X. Test parts, moulds, tools

1. If the buyer is required to provide parts to complete the order, they must be delivered free of cost to the place of production in the required quantity, or with an additional quantity to cover any rejects, on time, without cost and free of any defects. If this does not occur, any resulting costs and other consequences shall be borne by the buyer.

2. The production of test parts including the costs for moulds and tools shall be borne by the buyer.

3. Ownership rights to moulds, tools and other devices required for the manufacture of ordered parts shall be governed by the agreements entered into. If such devices become unusable before fulfilment of the agreed output quantity, we shall bear the costs required for replacement. We undertake to keep such devices available for at least two years after their last use.
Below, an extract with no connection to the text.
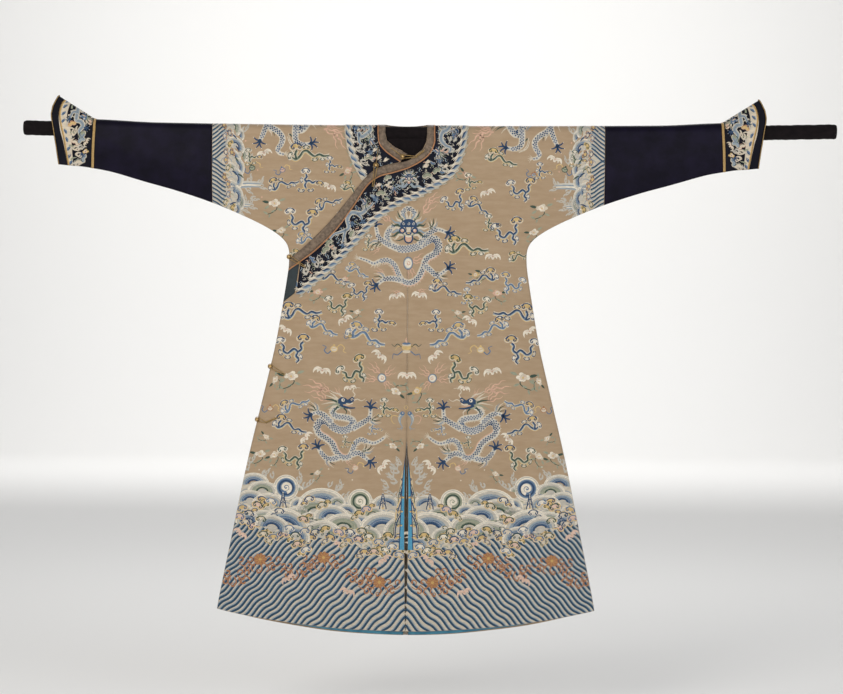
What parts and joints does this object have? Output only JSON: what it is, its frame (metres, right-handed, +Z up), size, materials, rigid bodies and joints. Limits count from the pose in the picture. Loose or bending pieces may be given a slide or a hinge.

4. For tools, moulds and other manufacturing equipment provided by the buyer, our liability shall be limited to ensuring the same care as for our own property. The buyer bears the costs for maintenance and care. Our obligation to retain the goods shall expire – irrespective of the buyer's ownership rights – at the latest two years after the last production using the mould or tool.

XI. Place of performance, place of jurisdiction, and applicable law

1. The place of performance for our deliveries is our company. The place of jurisdiction for businesses is the registered office of our principal place of business. We can also bring legal action against the buyer at the buyer's place of jurisdiction.

2. All legal relations between us and the buyer shall be governed by German law in addition to these Terms and Conditions, including the provisions of the United Nations Convention on Contracts for the International Sale of Goods (CISG) of 11/04/1980.

XII. Authoritative version

In cases of doubt, the German version of these General Terms and Conditions of Sale shall prevail.